Voltaire
The edition to which the references are made in the following pages is that published by Baudouin in 1826, in seventy-five volumes. This edition is to be distinguished from that known as the first Baudouin edition, published 1824-34, in ninety-seven volumes. The extent of the difference between them, which is entirely in favour of the more voluminous form, may be seen in M. Quérard’s Bibliographie Voltairienne (p. 107). The large number of complete and elaborate editions of Voltaire’s works, which were undertaken and executed in the years between the overthrow of the Empire and the overthrow of the Monarchy in 1830, is one of the most striking facts in the history of books.
1872.
τὰ μὲν γὰρ σωφρόνων ἤθη σφόδρα μὲν εὐλαβῆ καὶ δίκαια καὶ σωτήρια, δριμύτητος δὲ καί τινος ἰταμότητος ὀξείας καὶ πρακτικῆς ἐνδεῖται.... τὰ δ’ ἀνδρεῖά γε αὖ πρὸς μὲν τὸ δίκαιον καὶ εὐλαβὲς ἐκείνων ἐπιδεέστερα, τὸ δ’ ἐν ταῖς πράξεσι διαφερόντως ἴσχει. πάντα δὲ καλῶς γίγνεσθαι τὰ περὶ τὰς πόλεις, τούτοιν μὴ παραγενομένοιν ἀμφοῖν, ἀδύνατον.— Politicus , 311 A.
πότερον τοὺς ἀνδρείους θαῤῥαλέους λέγεις, ἢ ἄλλο τι; Καὶ ἴτας γε, ἔφη, ἐφ’ ἃ οἱ πολλοὶ φοβοῦντας ἰέvαι.— Protagoras , 349 E.

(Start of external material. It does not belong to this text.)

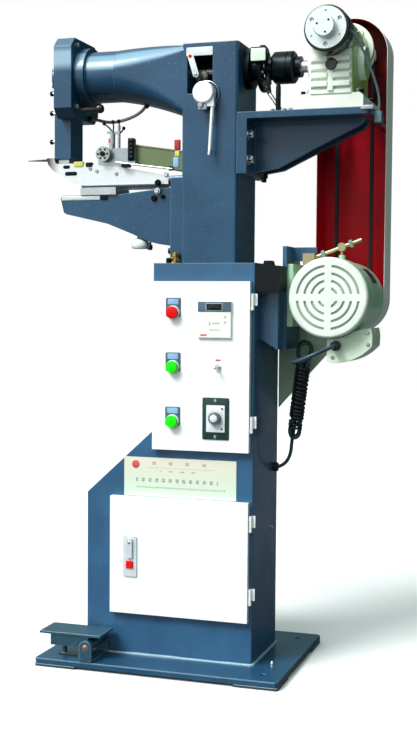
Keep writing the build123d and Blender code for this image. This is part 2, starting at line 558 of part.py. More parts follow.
COVER_R = 84
SLOT_RADII, SLOT_W, CROSS_W = (65, 49.5, 34.5, 19.5), 5, 15
with BuildPart() as fan_cover:
    rod_y((-80, -8), COVER_R, DRIVE_X, MOTOR_Z)
    fillet(fan_cover.edges().sort_by(Axis.Y)[0], 6)
    rod_y((-78, -7), COVER_R - 2, DRIVE_X, MOTOR_Z, Mode.SUBTRACT)
    with BuildSketch(Plane.XZ.offset(81)):
        with Locations((DRIVE_X, MOTOR_Z)):
            for radius in SLOT_RADII:
                Circle(radius + SLOT_W / 2)
                Circle(radius - SLOT_W / 2, mode=Mode.SUBTRACT)
            Rectangle(CROSS_W, 2 * COVER_R, mode=Mode.SUBTRACT)
            Rectangle(2 * COVER_R, CROSS_W, mode=Mode.SUBTRACT)
    extrude(amount=-5, mode=Mode.SUBTRACT)
    with BuildSketch(Plane.XZ.offset(8)):
        with Locations((DRIVE_X, MOTOR_Z)):
            Circle(COVER_R - 1)
            Circle(MOTOR_R + SEAT, mode=Mode.SUBTRACT)
    extrude(amount=4)
keep(fan_cover, "fan_cover")

with BuildPart() as motor_rotor:
    rod_y((-62, 204), MOTOR_SHAFT_R, DRIVE_X, MOTOR_Z)
    rod_y((14, 104), 46, DRIVE_X, MOTOR_Z)
    rod_y((-62, -30), 16, DRIVE_X, MOTOR_Z)
    rod_y((-34, -30), 66, DRIVE_X, MOTOR_Z)
    with BuildSketch(Plane.XZ.offset(34)):
        with Locations((DRIVE_X, MOTOR_Z)):
            with PolarLocations(40, 8):
                Rectangle(50, 3)
    extrude(amount=26)
keep(motor_rotor, "motor_rotor")

BOX_Y = (-50, 42)
with BuildPart() as terminal_box:
    with BuildSketch(Plane.XZ.offset(-BOX_Y[1])):
        with BuildLine():
            Polyline((346, 664), (333, 668), (333, 716), (352, 724), (426, 738), (429, 722), (428, 700))
            ThreePointArc((428, 700), (394, 674), (346, 664))
        make_face()
    extrude(amount=BOX_Y[1] - BOX_Y[0])
    fillet(terminal_box.edges().filter_by(Axis.Y).group_by(Axis.X)[0], 3)
    rod_y((BOX_Y[0] - 1, -6), 84 + 1, DRIVE_X, MOTOR_Z, Mode.SUBTRACT)
    rod_y((-7, BOX_Y[1] + 1), MOTOR_R + SEAT, DRIVE_X, MOTOR_Z, Mode.SUBTRACT)
keep(terminal_box, "terminal_box")

TAIL_GLAND = (66, 424)             # y and z of the gland on the pedestal side
with BuildPart() as cable_gland:
    rod_y((BOX_Y[0] - 16, BOX_Y[0]), 10, 353, 700)
    rod_y((BOX_Y[0] - 24, BOX_Y[0] - 16), 7.5, 353, 700)
    rod_x((PED_RIGHT, PED_RIGHT + 10), 10, *TAIL_GLAND)
keep(cable_gland, "cable_gland")

# ---------------------------------------------------------------- motor bracket
with BuildPart() as motor_bracket:
    span((228, 237), (-22, 96), (690, 910))
    span((237, 288), (40, 48), (880, 910))
    profile_y([(PED_RIGHT, 712), (229, 690), (229, 812), (PED_RIGHT, 800)], (-60, -54))
    profile_y([(PED_RIGHT, 712), (229, 690), (229, 812), (PED_RIGHT, 800)], (60, 66))
    span((PED_RIGHT, PED_RIGHT + 6), (-60, 66), (712, 800))
    span((223, 229), (-60, 66), (690, 812))
    with BuildSketch(Plane.YZ.offset(222)):
        with Locations((-8, 758), (-8, 862)):
            SlotOverall(22, 9, rotation=90)
    extrude(amount=16, mode=Mode.SUBTRACT)
keep(motor_bracket, "motor_bracket")

with BuildPart() as cradle_plate:
    span((237, 250), (-16, 106), (738, 872))
    profile_y([(192, 737), (192, 576), (306, 690), (306, 712), (264, 737)], (100, 106))
    span((237, 250), (98, 106), (700, 738))
keep(cradle_plate, "cradle_plate")

with BuildPart() as tension_rod:
    with BuildLine():
        Line((276, 30, 884), (388, 30, 925))
    with BuildSketch(Plane((276, 30, 884), z_dir=(112, 0, 41))):
        Circle(4)
    sweep()
    rod_y((22, 38), 9, 346, 909.6)
    rod_z((892, 906), 4, 346, 30)
    span((262, 288), (18, 40), (872, 896))
keep(tension_rod, "tension_rod")

with BuildPart() as switch_box:
    span((PED_RIGHT, PED_RIGHT + 53), (-96, -40), (812, 866))
    fillet(switch_box.edges().filter_by(Axis.Y), 4)
    profile_y([(199, 865), (203, 877), (218, 877), (222, 865)], (-80, -56))
keep(switch_box, "switch_box")

with BuildPart() as inverter:
    span((0, 130), (60, 94), (560, 780))
    span((8, 122), (4, 60), (600, 760))
keep(inverter, "inverter")

# ---------------------------------------------------------------- bolts
with BuildPart() as casting_bolts:
    for y in (-64, 64):
        for z in (1090, 1142):
            rod_x((COL_RIGHT + 22, COL_RIGHT + 30), 7.5, y, z)
    for y in (-46, 46):
        for z in (900, 1050):
            rod_x((-22, -14), 6.5, y, z)
    for y in (-62, 62):
        for x in (280, 400):
            rod_z((1218, 1226), 6, x, y)
keep(casting_bolts, "casting_bolts")


# ---------------------------------------------------------------- hose, lead and cable
def soft_tube(points, diameter):
    """Straight runs joined by arcs as large as the shorter run allows; prints the radii."""
    vectors = [Vector(*p) for p in points]
    runs = [b - a for a, b in zip(vectors, vectors[1:])]
    radii = [0.45 * min(a.length, b.length) / tan(radians(a.get_angle(b)) / 2)
             for a, b in zip(runs, runs[1:])]
    print("radii", [round(r, 1) for r in radii])
    with BuildLine() as route:
        FilletPolyline(*points, radius=radii)
    with BuildSketch(Plane(points[0], z_dir=tuple(runs[0]))) as section:
        Circle(diameter / 2)
    sweep(section.sketch, path=route.line)
    return round(sum(edge.length for edge in route.edges()), 1)


CABLE_ROUTE = [(353, -74, 700), (353, -99, 699), (341, -120, 695), (320, -132, 688), (296, -132, 681),
               (275, -120, 675), (262, -99, 671), (258, -74, 669), (260, -46, 670), (264, -18, 668),
               (262, 10, 667), (258, 36, 668)]
TAIL_ROUTE = [(228, 74, 478), (227, 73, 458), (221, 71, 440), (210, 68, 428), (199, 66, 424)]
with BuildPart() as motor_cable:
    print("cable", soft_tube(CABLE_ROUTE, CABLE_D))
    print("tail", soft_tube(TAIL_ROUTE, CABLE_D))
keep(motor_cable, "motor_cable")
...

When the right sense of historical proportion is more fully developed in men’s minds, the name of Voltaire will stand out like the names of the great decisive movements in the European advance, like the Revival of Learning, or the Reformation. The existence, character, and career of this extraordinary person constituted in themselves a new and prodigious era. The peculiarities of his individual genius changed the mind and spiritual conformation of France, and in a less degree of the whole of the West, with as far-spreading and invincible an effect as if the work had been wholly done, as it was actually aided, by the sweep of deep-lying collective forces. A new type of belief, and of its shadow, disbelief, was stamped by the impression of his character and work into the intelligence and feeling of his own and the following times. We may think of Voltairism in France somewhat as we think of Catholicism or the Renaissance or Calvinism. It was one of the cardinal liberations of the growing race, one of the emphatic manifestations of some portion of the minds of men, which an immediately foregoing system and creed had either ignored or outraged.